New weapon in malaria fight - a better bed net

A mosquito. Researchers are seeking potential ways of killing malaria parasites. FILE PHOTO

What you need to know:

  • Scientists develop a novel bed net incorporating a chemical that blocks insects' natural defence mechanisms
  • In a two-year study involving over 15,000 children in Tanzania, the new net reduced the prevalence of malaria by 44 per cent and 33 per cent in the first and second year
  • The findings were published in The Lancet.

London

A new kind of bed net that blocks mosquitoes’ resistance to a common insecticide provides substantially improved protection against malaria, a major study has found.

Malaria-carrying mosquitoes are rapidly evolving the ability to resist insecticides and the trait is spreading across Africa, putting millions of lives at risk.

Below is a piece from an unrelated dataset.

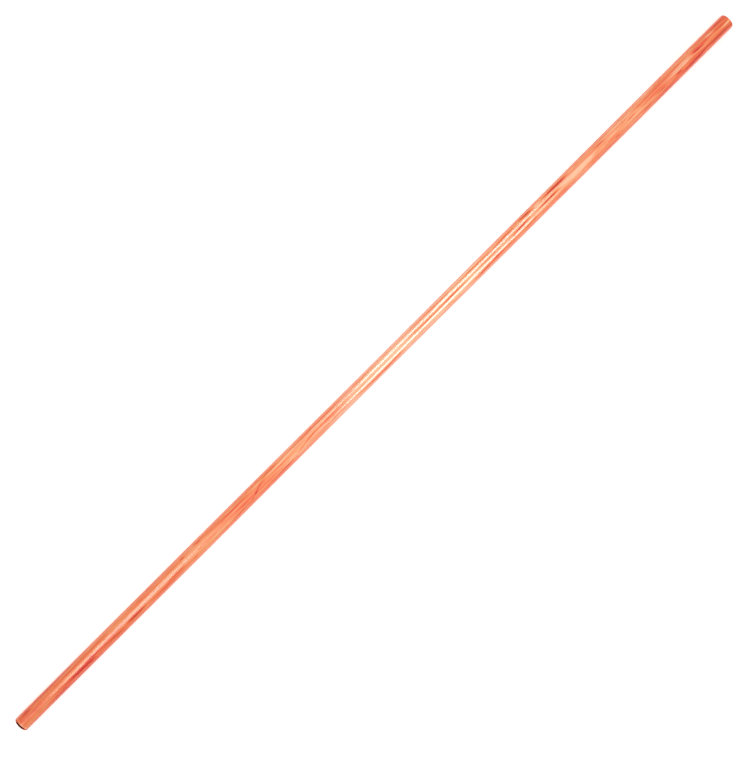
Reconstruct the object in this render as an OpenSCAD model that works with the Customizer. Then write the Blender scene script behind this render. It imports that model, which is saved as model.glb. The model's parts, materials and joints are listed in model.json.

To counter the threat, scientists have developed a novel bed net incorporating a chemical called piperonyl butoxide, which blocks the natural defence mechanisms of insects against the standard insecticide pyrethroid.

In a two-year study involving more than 15,000 children in Tanzania, the new net reduced the prevalence of malaria by 44 per cent and 33 per cent in the first and second year respectively compared with a net treated only with pyrethroid.

The findings were published in The Lancet.

Promising results with the new nets have already prompted the World Health Organisation (WHO) to recommend their wider use.

One step ahead

“It’s imperative we try to remain one step ahead of insecticide resistance, which threatens to reverse the great gains made in combating malaria,” said Dr Natacha Protopopoff, of the London School of Hygiene and Tropical Medicine, who led the field research.

The use of insecticide-treated bed nets has helped to cut deaths from malaria over the years, but more recently progress against the disease has stalled.

The latest WHO figures show that malaria infected about 216 million people in 2016, up five million from the previous year, and killed 445,000 people, about the same number as in 2015.

The vast majority of deaths were in children under the age of five in the poorest parts of sub-Saharan Africa.